Concerns have been raised about the disproportionate impact such investments have on already marginalized groups, such as women and young people.
No doubt, there are already early warning signs indicating protests, strikes, confrontations and arrests. There is growing concern by civil society to develop a strong network and land user associations through advocacy being coordinated by ALLAT, which could defend the rights of small holders and land owners throughout Sierra Leone. What is certain is that land deals in Sierra Leone do not measure up to best practice such as the free, prior and informed consent, inclusive and transparent participation, principles for responsible agricultural investment or voluntary guidelines on responsible governance of land, fisheries and forestry. Applying these principles will improve governance in the sector.

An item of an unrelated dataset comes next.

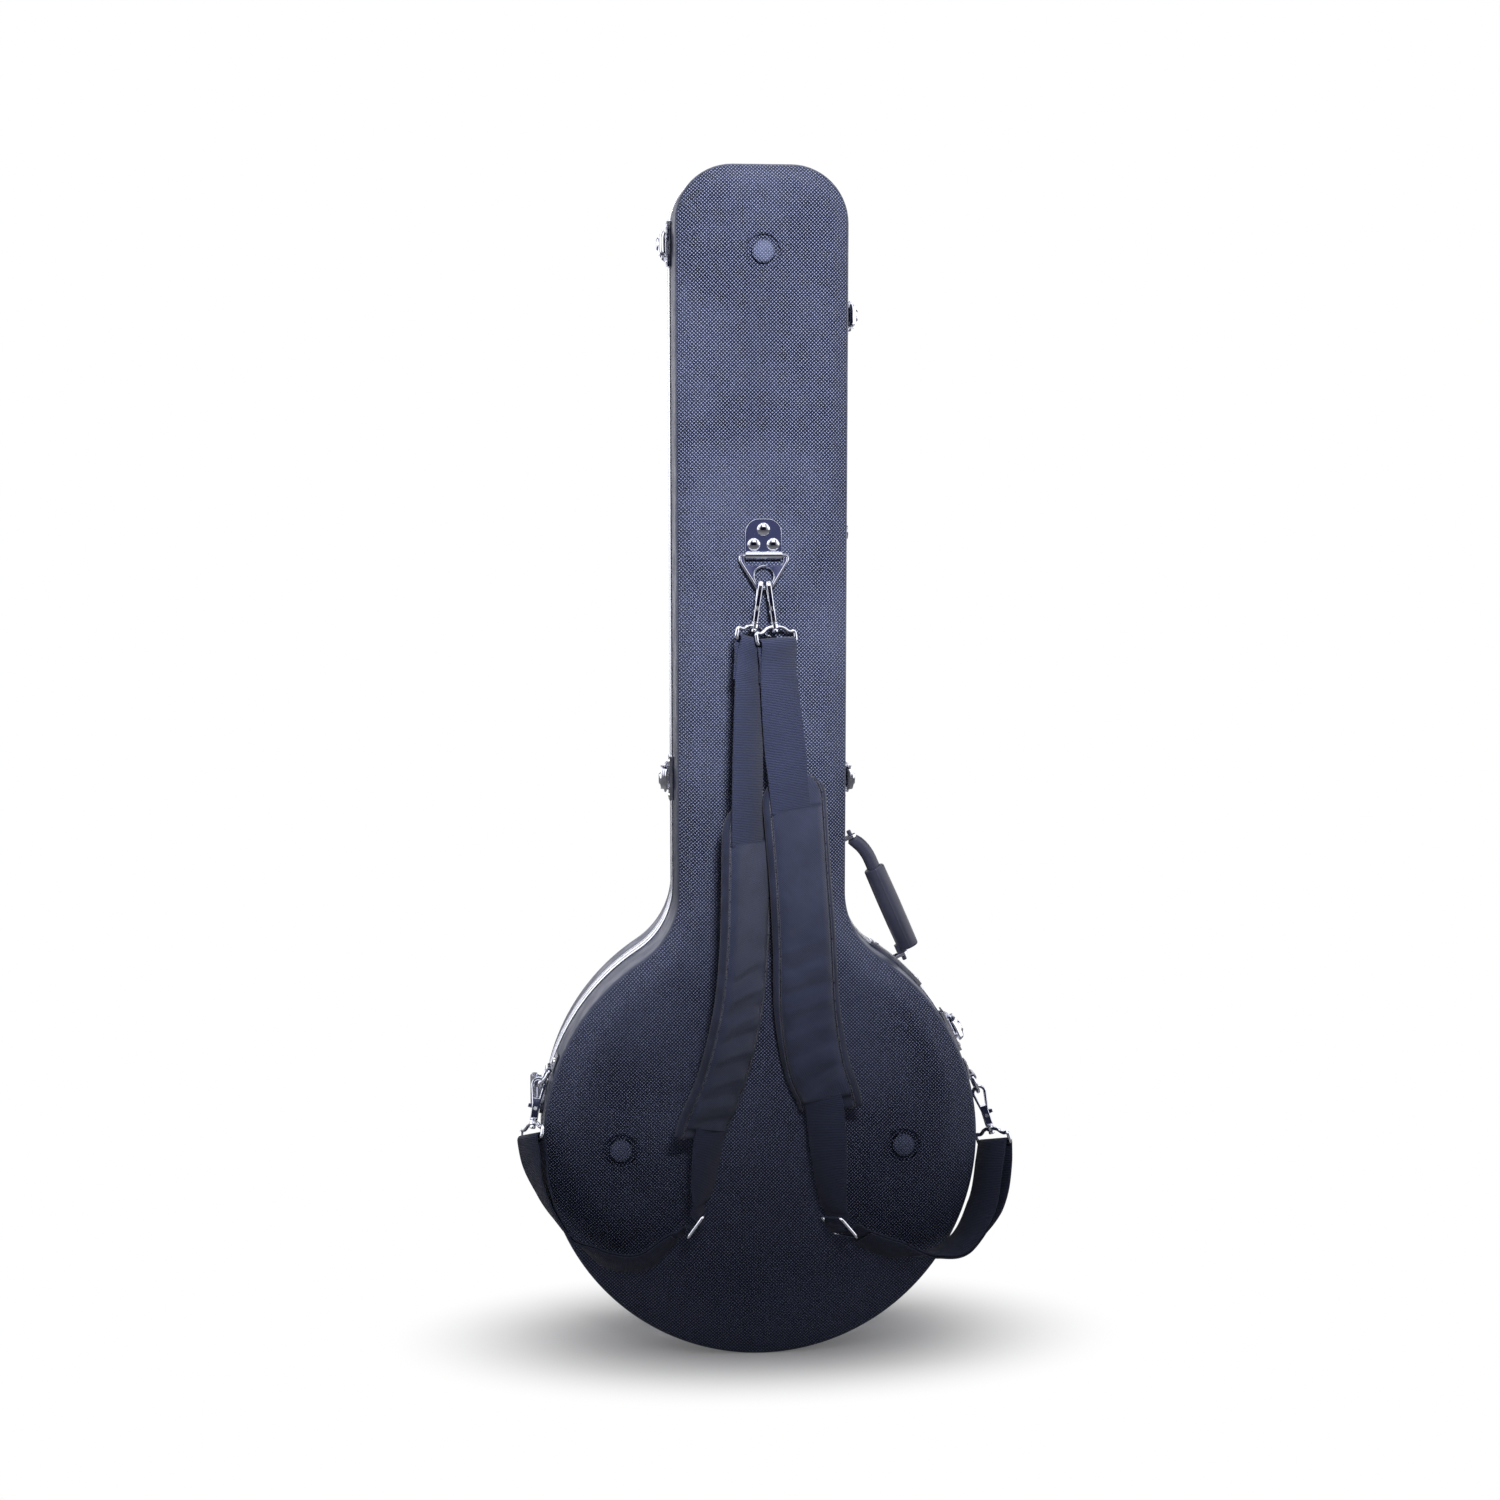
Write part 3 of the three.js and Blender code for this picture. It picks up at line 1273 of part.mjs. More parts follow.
// A shoulder pad: round at the top, nearly square at the foot, with drawn-in sides
function shoulderPad(route, from, to, shift) {
  const ends = [0, 0.04, 0.15, 0.34, 0.62, 1].map((share) => from + share * padCorner);
  const feet = [1, 0.4, 0].map((share) => to - share * padFootCorner);
  const stops = [...ends, ...spaced(ends.at(-1), feet[0], padCorner / 2).slice(1), ...feet.slice(1)];
  return loft(stops.map((s) => {
    const share = (s - from) / (to - from);
    const top = THREE.MathUtils.clamp((s - from) / padCorner, 0, 1);
    const foot = THREE.MathUtils.clamp((to - s) / padFootCorner, 0, 1);
    const rounding = Math.sqrt(1 - (1 - top) ** 2) * (1 - padBindingShare) + padBindingShare;
    const footShare = Math.sqrt(1 - (1 - foot) ** 2) * padBindingShare + 1 - padBindingShare / 2;
    const drawnIn = padTurnIn * Math.sin(Math.PI * share);
    const halfWidth = padWidth / 2 * rounding * Math.min(1, footShare) - drawnIn;
    const puff = THREE.MathUtils.lerp(padBindingShare, 1, Math.sqrt(Math.min(top, foot * 2, 1)));
    const sideways = THREE.MathUtils.lerp(shift[0], shift[1], share);
    return padRing(route.at(s), halfWidth, (padThickness / 2) * puff, sideways);
  }));
}

function slider() {
  const halfLength = sliderPitch + sliderBar / 2;
  const slotHalf = sliderHalfWidth - sliderBar;
  const outline = new THREE.Shape(polygon([
    [-sliderHalfWidth, -halfLength],
    [sliderHalfWidth, -halfLength],
    [sliderHalfWidth, halfLength],
    [-sliderHalfWidth, halfLength],
  ]));
  for (const way of [-1, 1]) {
    const near = (way * sliderBar) / 2;
    const far = way * (sliderPitch - sliderBar / 2);
    outline.holes.push(new THREE.Path(polygon([
      [-slotHalf, near],
      [slotHalf, near],
      [slotHalf, far],
      [-slotHalf, far],
    ])));
  }
  return plate(outline, sliderThickness, 0, sliderThickness / 5);
}

// Hangs a hook at a place and its loop below it, and gives the loop's bar
function hangHook(name, place, down, outward, bar) {
  const up = down.clone().negate().normalize();
  addPiece(aimedMount(place, up, outward), `snap_hook_${name}`, snapHook(), chromeFinish);
  const loopPlace = place.clone().addScaledVector(up, -hookReach);
  const loopMount = aimedMount(loopPlace, up, bar);
  addPiece(loopMount, `strap_loop_${name}`, strapLoop(), chromeFinish);
  loopMount.updateMatrixWorld(true);
  return {
    place: new THREE.Vector3(0, 0, -loopDrop).applyMatrix4(loopMount.matrixWorld),
    direction: new THREE.Vector3().setFromMatrixColumn(loopMount.matrixWorld, 0),
  };
}

for (const [side, strap] of Object.entries(straps)) {
  const way = side === 'right' ? 1 : -1;
  const underRim = ringHoleZ - Math.sqrt(ringHoleRadius ** 2 - (Math.abs(strap.hookX) + hookThickness / 2) ** 2);
  const topHook = eyePlace.clone().addScaledVector(ringDown, -underRim - fitGap - hookEdgeBevel);
  topHook.x = strap.hookX;
  const topLoop = new THREE.Vector3(strap.topLoopX, backFaceY - strap.topLoopOut, anchorZ - topLoopDrop);
  const topDown = topLoop.sub(topHook);
  const topBar = new THREE.Vector3(Math.cos(strap.topTurn), Math.sin(strap.topTurn), 0);
  const top = hangHook(`top_${side}`, topHook, topDown, new THREE.Vector3(0, -1, 0), topBar);

  const anchorMount = bodyMount(strap.sideAngle);
  addPiece(anchorMount, `side_anchor_${side}`, sideAnchor(way), chromeFinish);
  const lean = new THREE.Vector3(Math.sin(strap.dRingLean), 0, -way * Math.cos(strap.dRingLean));
  anchorMount.updateMatrixWorld(true);
  const eye = new THREE.Vector3(sideEyeX, -sideAnchorDepth, 0).applyMatrix4(anchorMount.matrixWorld);
  lean.transformDirection(anchorMount.matrixWorld);
  addPiece(aimedMount(eye, lean.clone().negate(), acrossY), `d_ring_${side}`, dRing(), chromeFinish);

  const lowDown = strap.lowHookDown.clone().normalize();
  const tilt = Math.asin(Math.abs(lowDown.y));
  const seat = (dRingWire / 2 + (hookThickness / 2) * Math.sin(tilt)) / Math.cos(tilt) + fitGap + hookSideways;
  const lowHook = eye.clone().addScaledVector(lean, dRingDrop).addScaledVector(lowDown, -seat);
  lowHook.addScaledVector(outwardX, way * hookSideways);
  const low = hangHook(`low_${side}`, lowHook, lowDown, outwardX.clone().multiplyScalar(way), strap.lowTurn);

  const inRadians = (shares) => shares.map((share) => ({
    place: stationPlace(share),
    turn: THREE.MathUtils.degToRad(share[3]),
  }));
  const upper = inRadians(strap.upperShares);
  const padStations = inRadians(strap.padShares);
  const lower = inRadians(strap.lowerShares);
  const topEnd = barStations(top.place, upper[0].place, top.direction, true).reverse();
  const lowEnd = barStations(low.place, lower.at(-1).place, low.direction, false);
  const whole = bandRoute([...topEnd, ...upper, ...padStations, ...lower, ...lowEnd]);

  const padFirst = topEnd.length + upper.length;
  const padLast = padFirst + padStations.length - 1;
  const upperEnd = whole.lengthTo(padFirst + hemIndex);
  addPiece(group, `webbing_upper_${side}`, upperWebbing(whole, upperEnd), webbingFinish);
  const padFrom = whole.lengthTo(padFirst);
  const padTo = whole.lengthTo(padLast);
  addPiece(group, `shoulder_pad_${side}`, shoulderPad(whole, padFrom, padTo, strap.padShift), padFinish);

  const lowStart = whole.lengthTo(padLast - 1);
  const rest = {
    length: whole.length - lowStart,
    at: (distance) => whole.at(lowStart + distance),
  };
  const sliderAt = whole.lengthTo(padLast + 1 + sliderIndex) - lowStart;
  addPiece(group, `webbing_lower_${side}`, lowerWebbing(rest, sliderAt, strap.fold), webbingFinish);
  const sliderFrame = rest.at(sliderAt);
  const sliderPlace = sliderFrame.place.clone().addScaledVector(sliderFrame.normal, -sliderSink);
  const sliderMount = aimedMount(sliderPlace, sliderFrame.along, sliderFrame.across);
  addPiece(sliderMount, `strap_slider_${side}`, slider(), chromeFinish);
}

export default group;
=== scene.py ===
# Hard case for a five-string banjo, with shoulder straps, standing upright on its round end.
# Metres. +Z runs up along the neck, +X is to the right seen from the back, and the lid is on +Y.
import math

import bmesh
import bpy
from mathutils import Matrix, Vector


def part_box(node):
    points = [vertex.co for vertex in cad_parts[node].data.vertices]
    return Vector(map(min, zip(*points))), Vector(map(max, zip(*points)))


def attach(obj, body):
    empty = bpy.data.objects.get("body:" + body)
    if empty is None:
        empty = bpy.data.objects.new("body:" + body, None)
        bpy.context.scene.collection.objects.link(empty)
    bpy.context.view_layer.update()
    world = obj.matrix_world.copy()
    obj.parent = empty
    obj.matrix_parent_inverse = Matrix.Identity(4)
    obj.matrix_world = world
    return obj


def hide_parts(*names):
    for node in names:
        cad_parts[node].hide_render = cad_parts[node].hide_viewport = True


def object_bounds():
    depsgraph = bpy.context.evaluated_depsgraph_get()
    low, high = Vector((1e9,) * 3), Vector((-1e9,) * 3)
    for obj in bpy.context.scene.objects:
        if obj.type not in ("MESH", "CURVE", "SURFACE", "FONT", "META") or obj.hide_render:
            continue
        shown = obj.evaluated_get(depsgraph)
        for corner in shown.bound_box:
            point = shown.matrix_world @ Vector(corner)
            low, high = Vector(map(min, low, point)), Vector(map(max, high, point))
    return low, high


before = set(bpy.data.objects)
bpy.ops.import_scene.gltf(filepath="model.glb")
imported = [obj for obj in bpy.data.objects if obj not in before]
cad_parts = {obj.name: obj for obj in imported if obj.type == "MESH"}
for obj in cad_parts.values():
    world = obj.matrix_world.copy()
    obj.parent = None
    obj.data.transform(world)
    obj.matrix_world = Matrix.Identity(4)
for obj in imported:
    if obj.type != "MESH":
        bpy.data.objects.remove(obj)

cad_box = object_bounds()

# The two half shells are vacuum formed from one sheet of navy plastic each. The back, the lid
# and their bevels are embossed with small diamonds, and the side walls are smooth. Three
# domed feet stand in round recesses that are pressed into the back.
case_length = 1.040
body_half_width = 0.194
body_half_height = 0.197
standing_flat_cut = 0.003
neck_half_top = 0.077
neck_half_foot = 0.076
top_corner_radius = 0.052
shoulder_radius = 0.069
parting_y = 0.0055
edging_width = 0.011
edging_proud = 0.0015
base_wall_depth = 0.0635
lid_wall_depth = 0.059
bevel_depth = 0.014
neck_bevel_width = 0.016
end_bevel_width = 0.040
wall_draft = 0.001
shell_thickness = 0.003
shell_foot_gap = 0.0003
wall_corner_reach = 0.005
face_corner_reach = 0.007
corner_steps = 5
face_border = 0.002

body_centre_z = body_half_height - standing_flat_cut
back_face_y = parting_y - base_wall_depth - bevel_depth
shoulder_x = neck_half_foot + shoulder_radius
shoulder_z = body_centre_z + math.sqrt((body_half_width + shoulder_radius) ** 2 - shoulder_x ** 2)
shoulder_angle = math.atan2(shoulder_z - body_centre_z, shoulder_x)


def neck_half_at(z):
    """Half the neck's width, which grows a little toward the top."""
    share = (z - shoulder_z) / (case_length - top_corner_radius - shoulder_z)
    return neck_half_foot + (neck_half_top - neck_half_foot) * share


def half_outline():
    """The right half of the case outline from the top down: place and outward direction."""
    corner, shoulder, body = 14, 22, 72
    points = []
    corner_x = neck_half_top - top_corner_radius
    corner_z = case_length - top_corner_radius
    for i in range(corner + 1):
        angle = math.pi / 2 * (1 - i / corner)
        x, z = math.cos(angle), math.sin(angle)
        points.append((corner_x + top_corner_radius * x, corner_z + top_corner_radius * z, x, z))
    for i in range(shoulder + 1):
        angle = math.pi + shoulder_angle * i / shoulder
        x, z = math.cos(angle), math.sin(angle)
        points.append((shoulder_x + shoulder_radius * x, shoulder_z + shoulder_radius * z, -x, -z))
    for i in range(1, body + 1):
        angle = shoulder_angle - (shoulder_angle + math.pi / 2) * i / body
        x, z = math.cos(angle), math.sin(angle)
        reach = body_half_height if z < 0 else body_half_width
        points.append((body_half_width * x, body_centre_z + reach * z, x, z))
    return points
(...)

Food insecurity and malnutrition remain acute problems in Sierra Leone, despite a rapid expansion of rice producing areas and agricultural production since the war. The Global Hunger Index explains it better. Effects of studies on livelihoods and food security surely point a ban on farm land leases to foreign investors as this does not benefit the farmer directly. The emphasis should move from multinational domination to developing the capacity of locals to invest heavily in food crops production on a sustainable basis, hence the government smallholder commercialization initiative is laudable and should be escalated.